Discussion and results
One of the most important human systems that faces entropies, is political system. The loss of energy in political systems is obvious, but it is very high in some political systems. Although a political system may have certain characteristics, entropy is mentioned in their joint evaluation. The entropy in political systems is disorder. The higher the entropy in a political system, the more disorder it will be cause.
The most important entropies of the political system are as follows:
There is no standard or specific standard for measuring corruption, but Transparency International as an international institution defines and applies some indicators to measure corruption. The latest report emphasizes that Denmark is the healthiest country among 180 countries surveyed. Based on this report two-thirds of countries have high level of corruption.
Social capital depletion
Social capital emerges as a result of trust between the state and citizens. The greater confidence, the stronger social capital. Social capital does not have a financial form but can produce asset. The London-based Legatum is one of the international organizations that measure the level of social capital in different countries. The institute released its latest annual report at the end of 2019, which examined 167 countries worldwide. The findings of the annual report emphasize that Denmark is the country with the highest level of social capital among all the countries surveyed, while the African country of Gabon has the lowest level of social capital.
Geopolitical challenge is another important entropy in political systems that will cause the system collapse if it continues. In recent years, some countries have been trapped in geopolitical challenges, and as a result, their entropy has reached a dangerous stage. Syria is one of these countries.

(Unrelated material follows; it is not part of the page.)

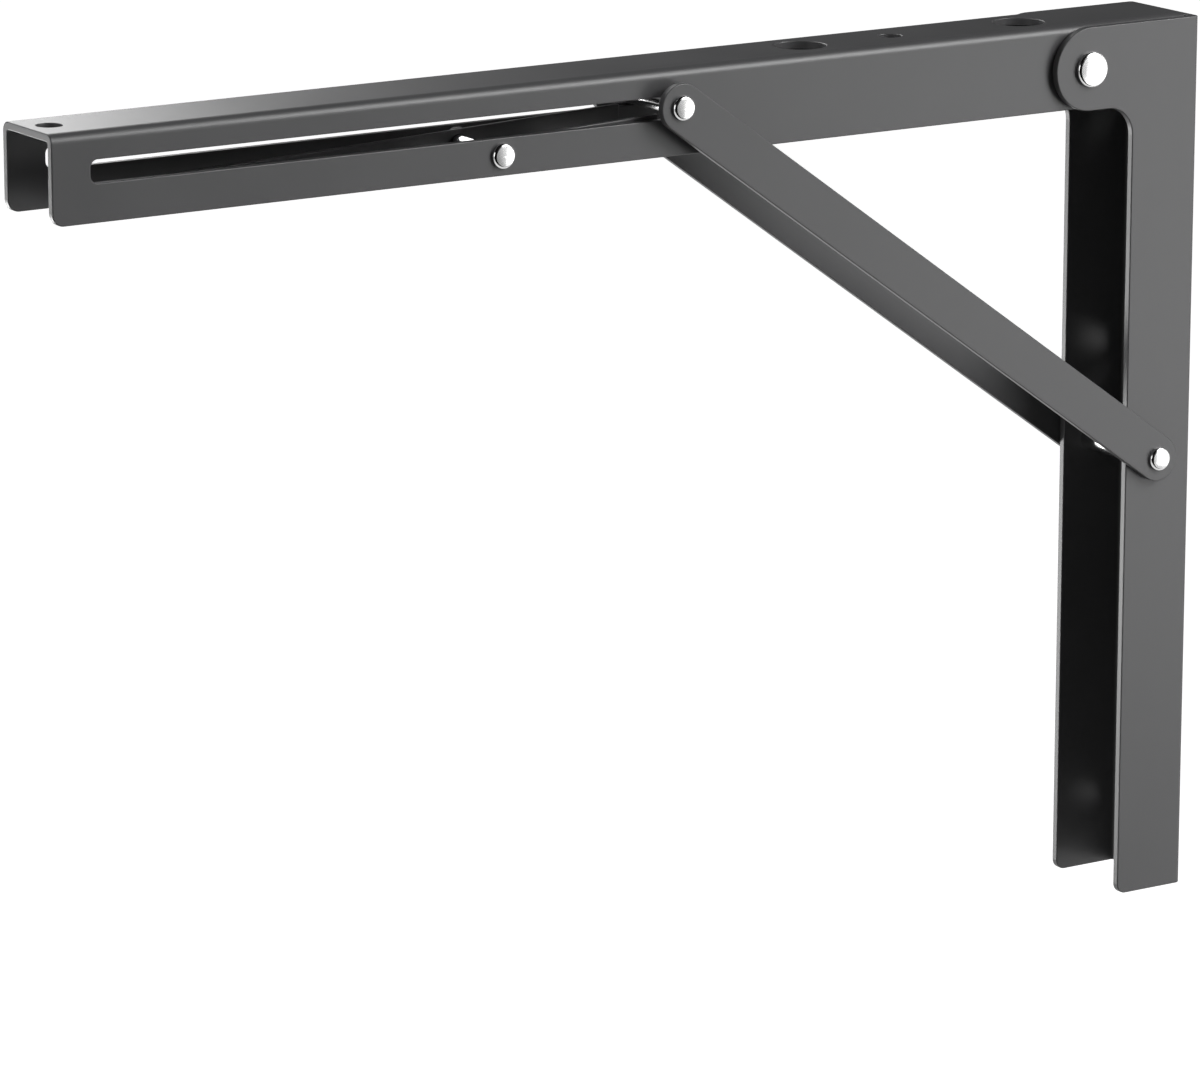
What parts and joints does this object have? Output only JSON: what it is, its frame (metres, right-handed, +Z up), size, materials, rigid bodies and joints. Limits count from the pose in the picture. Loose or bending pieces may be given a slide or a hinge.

Restriction of human rights and freedom
Another important entropy is the restriction of freedoms. Human rights and freedom are recognized as the most obvious and first rights of citizens in the world. Democracy and freedom are among the most controversial rights in the world. After the end of the Cold War, the process of democratization in the world increased, the fall of the Berlin Wall in 1989 and the collapse of the Soviet Union in 1991 paved the way for the emergence of civil society institutions in the countries. Between 1988 and 2005, non-free countries fell from 37 percent to 23 percent, while free countries rose from 36 percent of the world's total to 46 percent. This upward trend is now reversed. Between 2005 and 2018, non-free countries increased by 26 percent and free countries decreased by 44 percent. The collapse of the Soviet Union as a super eastern power which occurred due to the emergence of destructive entropies, is a great experience for all countries which their political system avoids defective structures and mismanagement and constructive interaction. The Soviet Union spent between $ 3.5 billion and $ 5 billion annually on ideological propaganda. The Soviet army at that time had 4.5 million troops. Part of the Soviet Army's equipment included 50,000 tanks and 20,000 cannon, more than 5,200 helicopters, more than 3,500 fighters, more than 250 nuclear bombs, 7,000 nuclear warheads, 156 strategic bombers, but ultimately was collapsed.
Every state, as a political system, always faces two groups of entropies. The first group, which has an internal origin and appears in a national scale can be explained from the perspective of political geography, and the second group, which is transnational and can be explained from a geopolitical point of view. The emergence of entropies is related to the functioning of political systems. A faulty political system with poor performance provides the platform for entropy. In such systems, the internal entropic state gives rise to the external entropic state, which is the same as geopolitical challenges. In other words, the geopolitical challenges that turn into entropy are the result of an inefficient political structure. The future of countries that are in an entropic situation does not have a clear horizon. A clear example of such countries is the collapse of the Soviet Union which was a military super power. The leaders of the Soviet Union did not claim to be constantly evolving and in addition to this widespread propaganda, the tyranny repressive machine of the Soviet Union suffocated every voice and could not tolerate any dissenting voice, so it did not believe in reforming the political system in any way. Inside of the Soviet Union was depicted for others like a paradise without shortages, but the reality was quite different. With all its authority, ambition, and austerity, the Soviet political system gradually became entrenched, and since its leaders did not believe in reforming the political system and resolving the problems, the political and geopolitical entropies of this powerful regime became entangled and eventually collapsed the Union.